Me dicen mis fuentes británicas que en Buckingham Palace están en alerta por si aparece el tortuoso ministro Bolaños. En tal caso podrían invitarle a una botella de Gordon´s, y un sándwich de pepino, por eso de evitar un incidente diplomático, pero que en cualquier caso no pasaría más allá de las tiendas de campaña donde duermen los fervorosos monárquicos del pueblo inglés.
Ignoro lo que Charles III tiene planeado, pero me gusta recordar que la primera orden que dio su bisabuelo Edward VII en su coronación fue un amable permiso: «Gentlemen, you may smoke».
Atrás quedaron los días de severa prohibición tabaquera de la época victoriana en que un embajador galo, para poder fumar en su habitación, se echaba al suelo, ponía la cabeza en la chimenea y arrojaba el humo por el cañón para no molestar a su graciosa majestad.
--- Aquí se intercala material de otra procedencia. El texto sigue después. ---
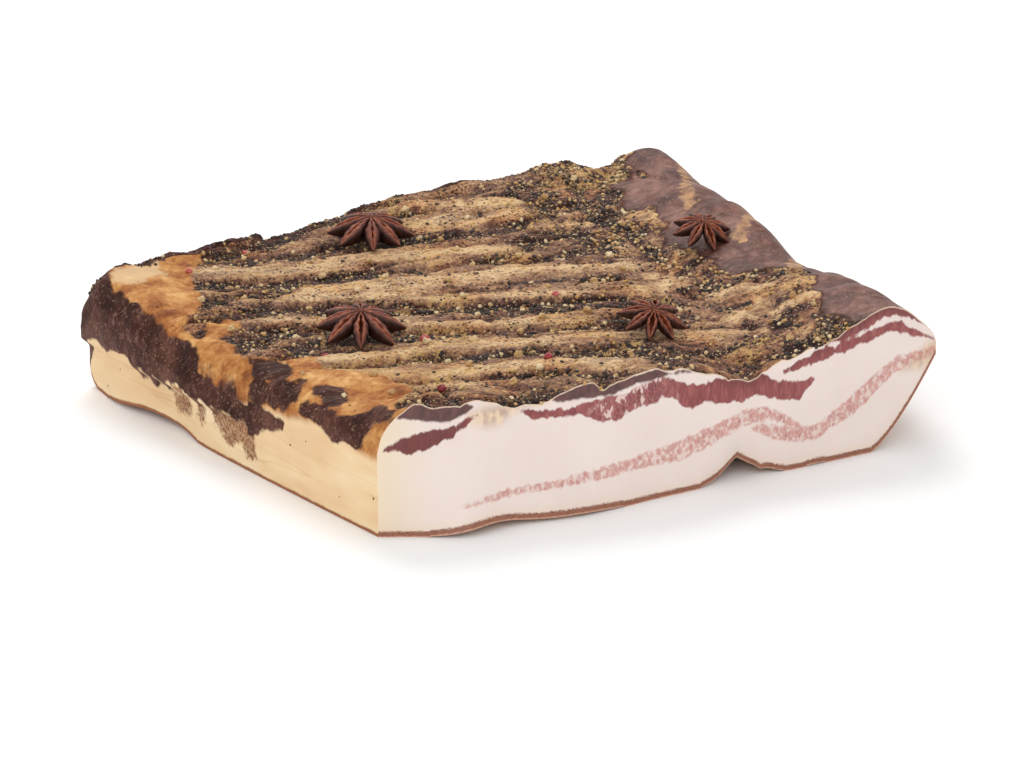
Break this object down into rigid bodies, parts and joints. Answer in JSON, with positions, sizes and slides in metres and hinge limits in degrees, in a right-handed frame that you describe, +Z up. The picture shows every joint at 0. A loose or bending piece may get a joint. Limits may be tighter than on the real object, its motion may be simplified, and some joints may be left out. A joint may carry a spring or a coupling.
{
  "type": "pancetta slab",
  "caption": "Thick slab of flat-cured pork belly with rind below, ribbed spiced top, a fresh cut at the front, a curled belly edge and star anise lying on top.",
  "frame": {"origin": "on the ground under the middle of the slab", "axes": "+Z up from the rind to the spiced top, +X along the fresh cut towards the thin belly edge, +Y from the fresh cut towards the back edge"},
  "size_m": [0.345, 0.3244, 0.0664],
  "materials": {
    "cured_pork": "satin, slightly greasy cured fat and dark dried lean",
    "anise": "dry woody husk with waxy lips"
  },
  "bodies": {
    "root": {"slab": "cured_pork", "star_anise_1": "anise", "star_anise_2": "anise", "star_anise_3": "anise", "star_anise_4": "anise"}
  },
  "joints": []
}
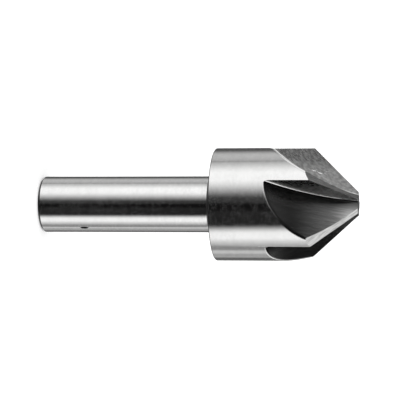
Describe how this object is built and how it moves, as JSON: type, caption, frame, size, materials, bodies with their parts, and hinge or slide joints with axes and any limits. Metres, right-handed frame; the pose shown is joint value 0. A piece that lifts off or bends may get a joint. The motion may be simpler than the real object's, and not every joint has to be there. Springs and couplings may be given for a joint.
{
  "type": "countersink bit",
  "caption": "Right-hand multi-flute 90 degree countersink bit in bright tool steel, with a parallel shank for a drill chuck or collet.",
  "frame": {"origin": "middle of the end face of the shank, at the centre hole, on which the tool stands", "axes": "+Z along the tool's axis from the shank's end to the cutting nose; -Y is the side seen in the main view, where the first cutting edge lies 24.9 degrees towards -X"},
  "size_m": [0.02, 0.02, 0.0569],
  "materials": {
    "tool_steel": "bright ground and buffed steel"
  },
  "bodies": {
    "root": {"countersink_bit": "tool_steel"}
  },
  "joints": []
}
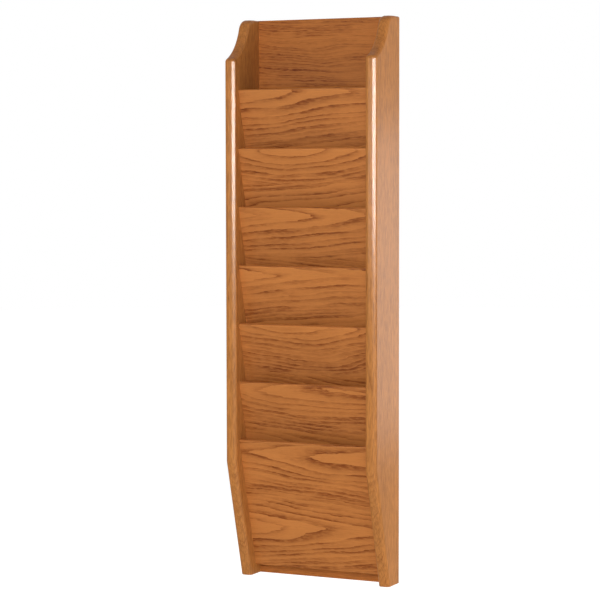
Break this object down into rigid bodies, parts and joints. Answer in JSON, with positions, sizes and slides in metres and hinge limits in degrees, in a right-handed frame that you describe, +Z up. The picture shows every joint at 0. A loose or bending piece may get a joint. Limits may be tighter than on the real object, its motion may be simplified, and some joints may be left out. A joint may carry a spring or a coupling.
{
  "type": "cascade magazine rack",
  "caption": "Tall wall-hung oak magazine rack: leaning pocket boards stepped one above the other between shaped side panels, over a thin back panel.",
  "frame": {"origin": "centre of the rack's back, on the rear face of the back panel, in the plane of the wall", "axes": "+X to the right of someone who faces the rack, +Y into the wall, +Z up"},
  "size_m": [0.2666, 0.0953, 0.9144],
  "materials": {
    "oak_upright": "satin lacquer, upright grain",
    "oak_level": "satin lacquer, level grain",
    "oak_strip": "bare oak strip",
    "zinc_steel": "zinc-plated steel"
  },
  "bodies": {
    "root": {"left_side_panel": "oak_upright", "right_side_panel": "oak_upright", "pocket_board_1": "oak_level", "pocket_board_2": "oak_level", "pocket_board_3": "oak_level", "pocket_board_4": "oak_level", "pocket_board_5": "oak_level", "pocket_board_6": "oak_level", "pocket_board_7": "oak_level", "pocket_floor_1": "oak_strip", "pocket_floor_2": "oak_strip", "pocket_floor_3": "oak_strip", "pocket_floor_4": "oak_strip", "pocket_floor_5": "oak_strip", "pocket_floor_6": "oak_strip", "pocket_floor_7": "oak_strip", "back_panel": "oak_level", "hanger_plate_left": "zinc_steel", "hanger_plate_right": "zinc_steel", "hanger_screw_left_upper": "zinc_steel", "hanger_screw_left_lower": "zinc_steel", "hanger_screw_right_upper": "zinc_steel", "hanger_screw_right_lower": "zinc_steel", "panel_brad_left_1": "zinc_steel", "panel_brad_left_2": "zinc_steel", "panel_brad_left_3": "zinc_steel", "panel_brad_left_4": "zinc_steel", "panel_brad_left_5": "zinc_steel", "panel_brad_right_1": "zinc_steel", "panel_brad_right_2": "zinc_steel", "panel_brad_right_3": "zinc_steel", "panel_brad_right_4": "zinc_steel", "panel_brad_right_5": "zinc_steel", "floor_brad_1_left": "zinc_steel", "floor_brad_1_right": "zinc_steel", "floor_brad_2_left": "zinc_steel", "floor_brad_2_right": "zinc_steel", "floor_brad_3_left": "zinc_steel", "floor_brad_3_right": "zinc_steel", "floor_brad_4_left": "zinc_steel", "floor_brad_4_right": "zinc_steel", "floor_brad_5_left": "zinc_steel", "floor_brad_5_right": "zinc_steel", "floor_brad_6_left": "zinc_steel", "floor_brad_6_right": "zinc_steel", "floor_brad_7_left": "zinc_steel", "floor_brad_7_right": "zinc_steel"}
  },
  "joints": []
}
El escritor Andre Maurois señala que Eduardo tenía la natural benevolencia del bon vivant que, amante de la existencia, desea no verla perturbada por el mal humor de los descontentos. Mientras que el puritano envidia las alegrías sencillas de los otros y trata de doblegarlas ante su propia amargura, el voluptuoso desea verlas, como él, gozar de una existencia que le place. Pensaba que dos hombres de sentido común, fumando buenos puros y bebiendo una copa en cómodos sillones, pueden entenderse siempre sobre cualquier cosa. Pasó a la historia como «El Pacificador» y por agrandar las bañeras para hacer el amor a sus queridas. A su muerte estallaría la estúpida Gran Guerra que acabó con el mundo de ayer de Stephan Zweig. Pero Bolaños es demasiado puritano y no entiende semejantes sutilezas.